Nick had spread newspapers in the kitchen for Lassie, but he had been gone longer than he’d expected. He’d attempted to visit his mother in New Jersey, but his father had refused to let him in the house, so he’d made a detour to Florida, spending a week there with friends from high school.

“You left them alone here?” I said. My legs tensed, and Suki jumped down.

Nick emerged from the kitchen in a full-length flowered apron and did a goofy little dance.

“You left them in the apartment for a week?” I said. Then I noticed the absent bird cage. “Where’s Petey?”

Nick giggled. “Lassie got hungry, ate Petey, yum-yum.” 

I followed him into the kitchen. “You didn’t leave food?”

Disgruntled, stirring the sauce, he repeated blandly, “I was gone longer than I expected.”

The room blurred and refocused in sharp, glaring detail: a prison, a torture room. I went for my coat. Suki was hiding. 

Nick came after me, but on the street I stuck out my thumb and jumped in the car that stopped, telling the driver, “That man is following me.” We sped away.

Alone in my dorm room, I cried almost to the point of retching, as if I could expel what I had learned. I was a sensitive, dreamy, idealistic girl, and I had loved animals all my life.
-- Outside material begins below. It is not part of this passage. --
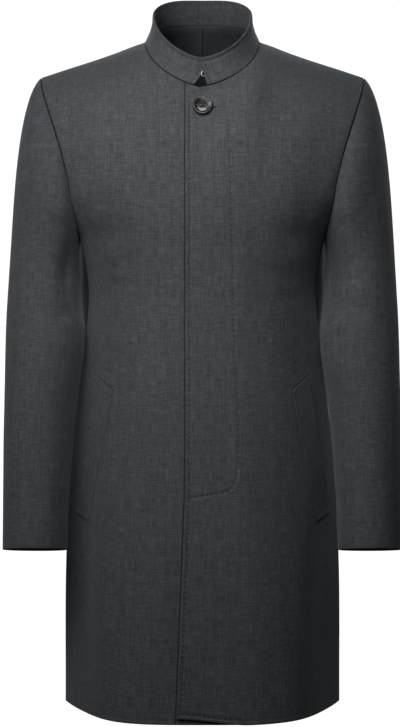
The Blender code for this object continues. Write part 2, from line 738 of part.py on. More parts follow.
def main():
    for item in list(bpy.data.objects):
        bpy.data.objects.remove(item)
    cloth = new_material("coat_cloth", CLOTH_GREY, 0.85)
    lining = new_material("lining", LINING_GREY, 0.45)
    horn = new_material("button_black", BUTTON_BLACK, 0.25)
    steel = new_material("hook_steel", HOOK_STEEL, 0.3, 1.0)

    nets = torso_nets()
    pieces = {name: make_wall(name, *nets[name], BODY_WALL, cloth) for name in nets}
    for part, (net, normals) in sleeve_nets(nets).items():
        make_wall(f"sleeve_left_{part}", net, normals, SLEEVE_WALL, cloth)
        make_wall(f"sleeve_right_{part}", mirrored(net), mirrored(normals), SLEEVE_WALL, cloth)
    collar = make_wall("collar", *collar_net(), COLLAR_WALL, cloth)
    make_welt("pocket_welt_left", pieces["front_left"], 1.0, cloth)
    make_welt("pocket_welt_right", pieces["front_right"], -1.0, cloth)
    make_lining(nets, lining)
    make_button(pieces["front_left"], horn)
    make_hook(collar, steel)


main()
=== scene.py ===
"""Looks of the stand-collar overcoat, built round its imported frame.

Sizes are in millimetres, as the coat's own tables are, and are turned into metres when a mesh is
made. The coat's front faces -Y, its left side lies at +X, and the origin is the middle of the neck.
"""

import math

import bmesh
import bpy
import numpy as np
from mathutils import Matrix, Vector
from mathutils.bvhtree import BVHTree


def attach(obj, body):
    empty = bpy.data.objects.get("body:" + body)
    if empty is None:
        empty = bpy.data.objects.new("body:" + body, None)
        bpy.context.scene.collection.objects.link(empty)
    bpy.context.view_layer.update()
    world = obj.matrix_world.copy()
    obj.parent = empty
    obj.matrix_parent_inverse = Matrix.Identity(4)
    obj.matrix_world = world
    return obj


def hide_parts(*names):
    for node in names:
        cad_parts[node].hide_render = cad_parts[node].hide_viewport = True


MM = 0.001
PI = math.pi

# ---------------------------------------------------------------- sizes of the coat, as in its source

BODY_WALL = 2.5
SLEEVE_WALL = 2.0
COLLAR_WALL = 3.0
LINING_WALL = 1.0
SEAM_GAP = 0.3

MID_Y = 8.0
NECK_HALF_WIDTH = 80.0
NECK_FRONT_REACH = 103.0
NECK_BACK_REACH = 62.0
NECK_FRONT_DROP = 79.0
NECK_BACK_RISE = 32.0
NECK_FRONT_SQUARENESS = 2.5
NECK_BACK_SQUARENESS = 2.2
NECK_DROP_CURVE = 1.56
NECK_RISE_CURVE = 3.2
SHOULDER_LINE = (
    # x, height
    (80, 0), (95, -5), (118, -14), (152, -25.9), (187, -37.1), (226, -50),
)
FRONT_NECK_FALL = (0.0, -0.30, -0.95)
FRONT_ROOT_FALL = (0.05, -0.93, -0.36)
FRONT_TIP_FALL = (-0.02, -0.90, -0.42)
BACK_NECK_FALL = (0.0, 0.52, -0.85)
BACK_ROOT_FALL = (0.04, 0.98, 0.02)
BACK_TIP_FALL = (-0.02, 0.90, -0.42)
UPPER_HANDLE = 0.36

COLLAR_HEIGHT_MEAN = 39.0
COLLAR_HEIGHT_SWING = 2.0
COLLAR_TAPER = 0.125
COLLAR_FLARE = 2.2
COLLAR_LAP = COLLAR_WALL + 1.4
COLLAR_RIGHT_END = (-12.2, 11.0)
COLLAR_LEFT_END = (6.5, -4.4)
COLLAR_SKEW_ANGLE = 50.0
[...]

I’d also developed an early attachment to the escapes of fiction, and I’d long identified with innocents, foreigners, outcasts, and those who’d been wronged. Once I understood what had happened, I knew that Nick had beaten Lassie. The parrot’s death felt as if Nick had beaten me.

I fell asleep in my clothes with the light on and awoke to the ringing of the phone. I was told that I had a guest in the lobby and should come down to get him.

That was the instant when I could have said no. But I didn’t. I went down and got him. I had never seen a man cry so inconsolably before, and I forgave him. I was no match for his ocean of need. It was as if, at twenty-two, he had already traveled the world — alone, shivering, hungry, and certain that he would never obtain what he sought.